The reason actually given that Mary and Joseph travelled when they did is what’s absurd, not that it couldn’t happen in the winter. Luke claims there was an empire wide census that required everyone to travel to ‘their own town’ to be registered.

One could come up with a lot of sensible, plausible reasons Mary and Joseph would travel 90 miles, and crossing a national or territorial border while Mary was that far along. Some of them could even be spurred on by a census. Luke doesn’t do that though, he comes up with quite nearly the least plausible reason imaginable.

Joseph doesn’t go to Bethlehem because he was born there, nor because he normally lives there, or his father was from there. He didn’t even go there because it’s a town in his tribe’s traditional borders.

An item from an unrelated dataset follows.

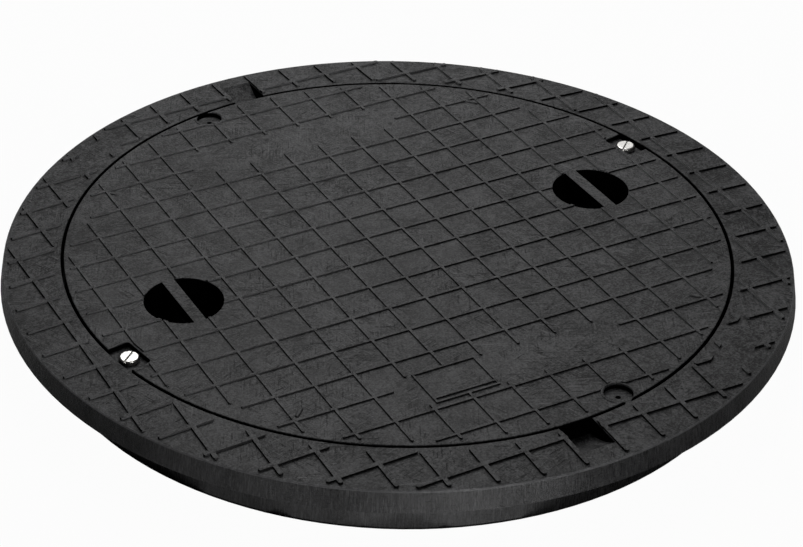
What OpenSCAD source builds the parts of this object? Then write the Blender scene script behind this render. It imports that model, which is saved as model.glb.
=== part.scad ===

No, he goes to Bethlehem because a single, famous, semi-mythological ancestor of his was born there over a thousand years prior. Then he immediately moves his family back to Nazareth. And makes the 90 mile trip to and from Jerusalem every year, without fail.

So, no Mary and Joseph didn’t travel 90 miles in the beginning of winter. They probably didn’t travel at all. Luke just made up a reason to get them to Bethlehem from Nazareth. Likely because he wanted a more important and dramatic reason than, “They lived there already and moved north to be closer to family after Jesus was born.”

Do these and other arguments show Jesus wasn’t born on December 25th?

They don’t really make the case either way.

If you consider only Matthew’s narrative as fact, there’s absolutely no reason Jesus couldn’t have been born on December 25th, or any other day of the year. If you do the same with Luke, there are some reasons that a winter birth is unlikely, but not impossible.

Either way, its dismissing the fact that the December 25th date was calculated based on Jesus’ death, not either of the birth narratives.